Illustration: Annelise Capossela/Axios
When the coronavirus pandemic turned college into a series of Zoom meetings, millions of college students decided to defer — or drop out entirely — and get jobs instead.
By the numbers: 22% of college students across all four years are planning not to enroll this fall, according to a College Reaction/Axios poll. Of those not returning to school, most — 73% — are working full time."
“I thought that no matter how hard Harvard tried to train its teaching staff to adapt to the online education format, it would not compare to in-person instruction and would end up having a negative impact on my educational development," says Garrett O'Brien, a rising sophomore at Harvard who has taken this year off.
- Students are getting jobs as servers, tutors and freelance writers, among other gigs. Many of them are helping support their families.

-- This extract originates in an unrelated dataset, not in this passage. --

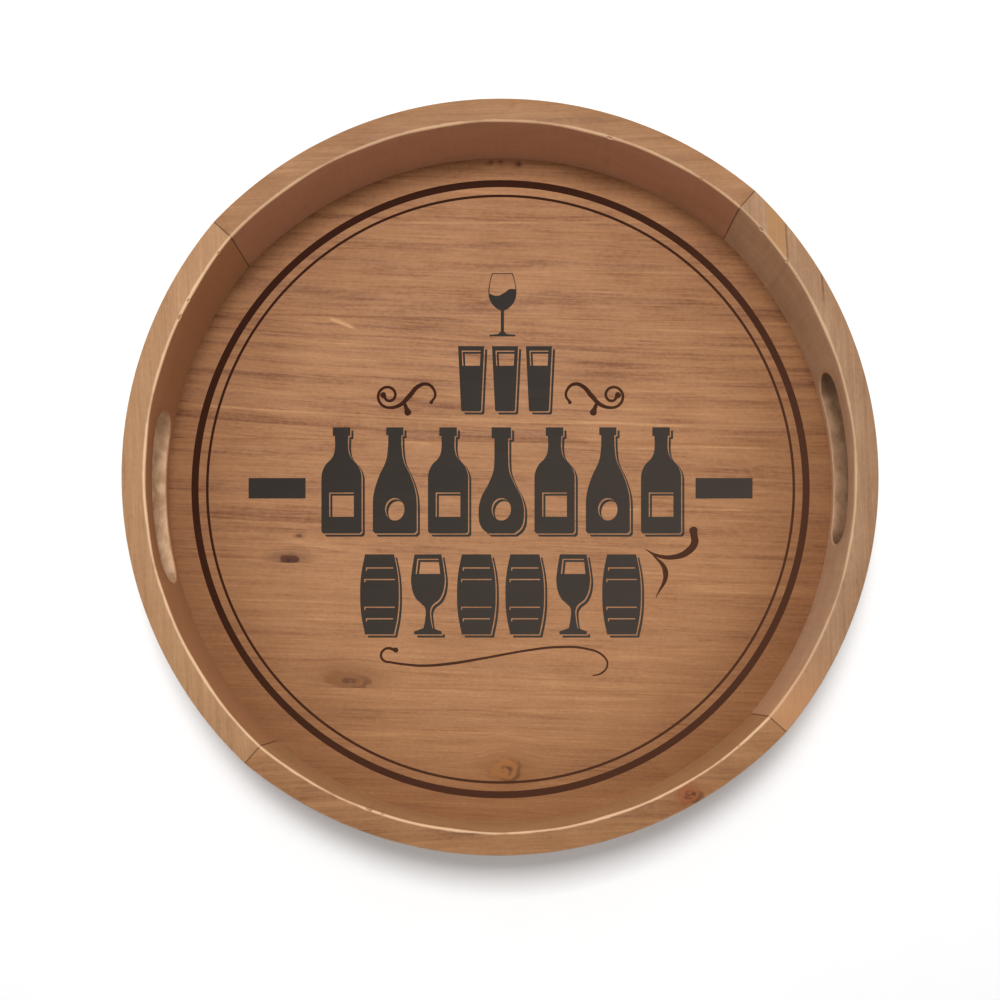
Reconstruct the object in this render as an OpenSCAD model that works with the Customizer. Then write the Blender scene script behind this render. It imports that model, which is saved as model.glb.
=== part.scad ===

- The trend is spurring the creation of startups. Some former Google employees got together and started a "school" that trains students who are taking time off for future jobs in engineering, sales and more.
This phenomenon could have long-lasting effects on the labor market, Stanford economist Nicholas Bloom tells Axios.
- "One part of the labor market that will be hit hardest will be the lower-skilled end — both with lower demand due to COVID as low-skilled demanding industries like travel, entertainment and retail are shrinking most and with relatively larger supply due to people working a year extra before college," he says. "This could increase inequality even further."